[3D code data]
::::::::

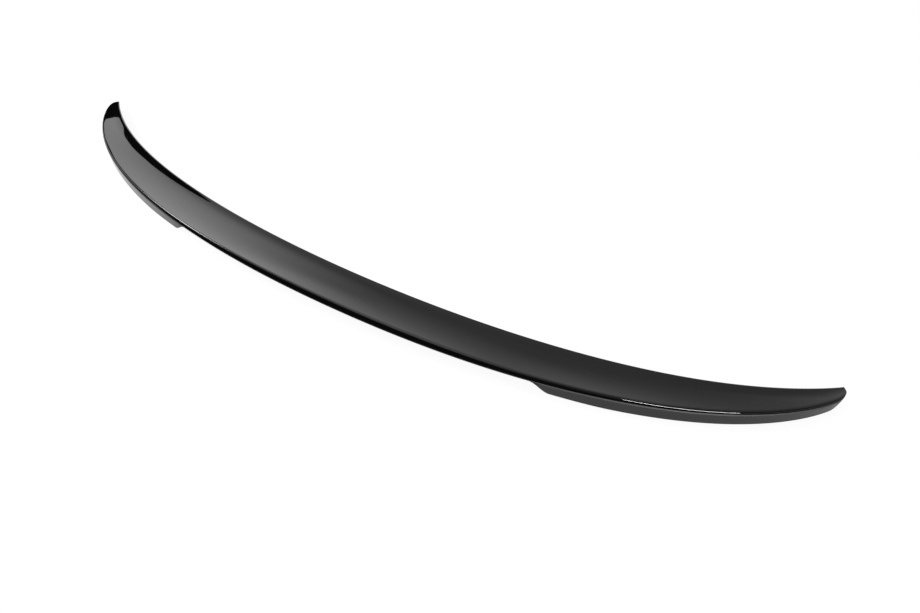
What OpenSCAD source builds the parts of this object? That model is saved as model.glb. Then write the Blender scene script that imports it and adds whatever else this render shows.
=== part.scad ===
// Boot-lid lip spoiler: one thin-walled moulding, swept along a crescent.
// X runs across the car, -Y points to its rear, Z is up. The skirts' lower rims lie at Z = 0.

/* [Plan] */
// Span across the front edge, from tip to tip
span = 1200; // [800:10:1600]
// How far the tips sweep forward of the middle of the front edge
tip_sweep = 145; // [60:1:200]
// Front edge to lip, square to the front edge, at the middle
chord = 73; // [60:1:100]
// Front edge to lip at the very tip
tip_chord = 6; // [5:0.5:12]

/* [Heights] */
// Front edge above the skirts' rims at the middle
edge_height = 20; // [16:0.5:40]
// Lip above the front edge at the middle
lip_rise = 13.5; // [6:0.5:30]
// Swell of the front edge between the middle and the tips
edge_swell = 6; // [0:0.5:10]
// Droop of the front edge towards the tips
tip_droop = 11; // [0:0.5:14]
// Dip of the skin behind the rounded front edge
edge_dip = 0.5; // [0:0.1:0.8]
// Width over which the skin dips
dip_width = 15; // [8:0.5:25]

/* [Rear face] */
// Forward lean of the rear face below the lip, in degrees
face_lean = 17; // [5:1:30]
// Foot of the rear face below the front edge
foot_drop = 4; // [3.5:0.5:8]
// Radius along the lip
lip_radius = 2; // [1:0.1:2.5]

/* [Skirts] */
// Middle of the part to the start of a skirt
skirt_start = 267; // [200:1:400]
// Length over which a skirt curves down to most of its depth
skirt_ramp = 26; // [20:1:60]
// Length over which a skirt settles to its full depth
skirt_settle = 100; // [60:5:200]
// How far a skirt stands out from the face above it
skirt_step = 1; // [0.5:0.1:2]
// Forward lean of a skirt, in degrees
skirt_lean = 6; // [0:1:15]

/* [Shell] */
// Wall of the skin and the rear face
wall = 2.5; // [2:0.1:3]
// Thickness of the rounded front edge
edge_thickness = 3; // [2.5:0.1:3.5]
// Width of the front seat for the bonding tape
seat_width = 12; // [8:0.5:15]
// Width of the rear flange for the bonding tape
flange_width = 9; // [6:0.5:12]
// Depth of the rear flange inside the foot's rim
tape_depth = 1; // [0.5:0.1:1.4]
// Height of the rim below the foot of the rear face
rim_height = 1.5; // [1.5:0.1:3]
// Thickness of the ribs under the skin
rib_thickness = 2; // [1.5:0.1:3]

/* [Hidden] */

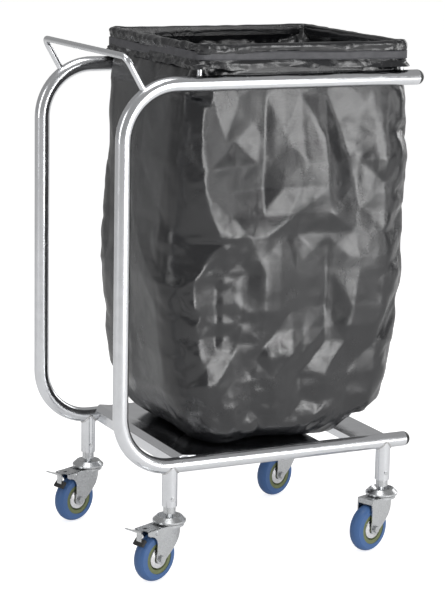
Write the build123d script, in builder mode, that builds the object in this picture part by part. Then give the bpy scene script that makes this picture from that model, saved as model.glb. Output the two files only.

::::::::

* EXERCISE OBJECTIVE
Your output should consist solely of the lines from the beginning of the entries through the line containing "lie at Z = 0.", reproduced exactly.

* WORKED SOLUTION
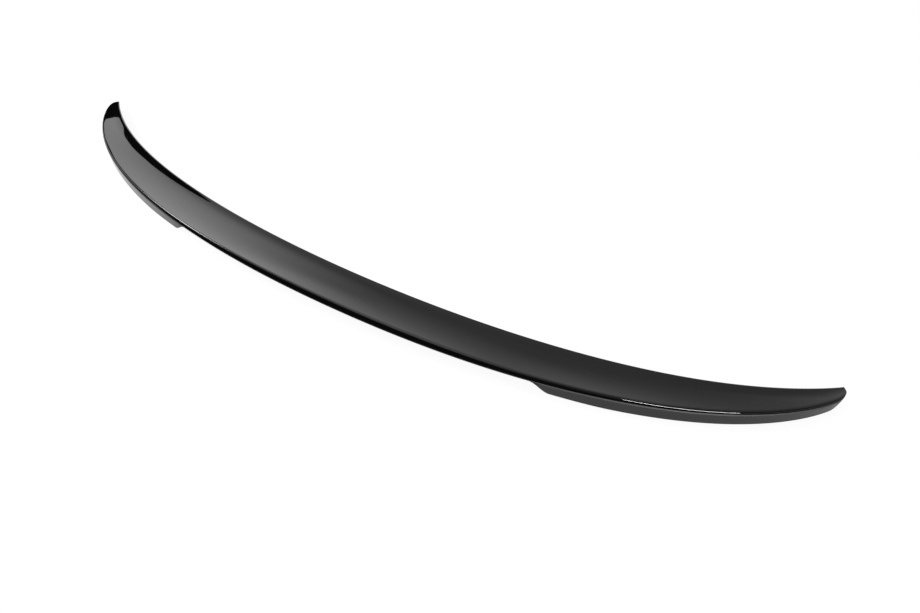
What OpenSCAD source builds the parts of this object? That model is saved as model.glb. Then write the Blender scene script that imports it and adds whatever else this render shows.
=== part.scad ===
// Boot-lid lip spoiler: one thin-walled moulding, swept along a crescent.
// X runs across the car, -Y points to its rear, Z is up. The skirts' lower rims lie at Z = 0.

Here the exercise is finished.